The big tech news today is that Apple will start using Intel microprocessors (the same brand used in PCs) in its Macintosh computers, starting next year. Some have speculated that this might be motivated by DRM. The theory is that Apple wants the anticopying features that will be built into the hardware of future Intel processors.
The theory is wrong.
Though they’re not talking much about it, savvy people in the computer industry have already figured out that hardware DRM support is a non-starter on general-purpose computers. At most, hardware DRM can plug one hole in a system with many holes, by preventing attacks that rely on running an operating system on top of an emulator rather than on top of a real hardware processor. Plenty of other attacks still work, by defeating insecure operating systems or applications, or by exploiting the analog hole, or by capturing content during production or distribution. Hardware DRM blocks one of the less likely attacks, which makes little if any difference.

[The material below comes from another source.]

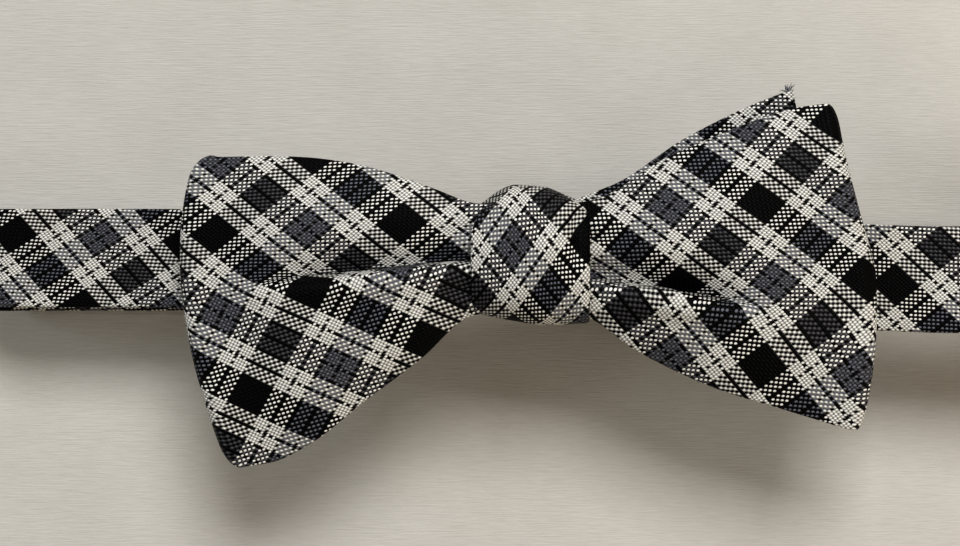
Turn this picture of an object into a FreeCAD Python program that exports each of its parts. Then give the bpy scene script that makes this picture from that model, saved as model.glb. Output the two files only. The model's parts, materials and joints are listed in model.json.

If DRM is any part of Apple’s motivation – which I very much doubt – the reason can only be as a symbolic gesture of submission to Hollywood. One of the lessons of DVD copy protection is that Hollywood still seems to need the security blanket of DRM to justify accepting a new distribution medium. DVD copy protection didn’t actually keep any content from appearing on the darknet, but it did give Hollywood a false sense of security that seemed to be necessary to get them to release DVDs. It’s awfully hard to believe that Hollywood is so insistent on symbolic DRM that it could induce Apple to pay the price of switching chip makers.
Most likely, Apple is switching to Intel chips for the most basic reason: the Intel chips meet Apple’s basic needs better than IBM chips do. Some stories report that Intel had an advantage in producing fast chips that run cool and preserve battery power, for laptops. Perhaps Apple just believes that Intel, which makes many more chips than IBM, is a better bet for the future. Apple has its reasons, but DRM isn’t one of them.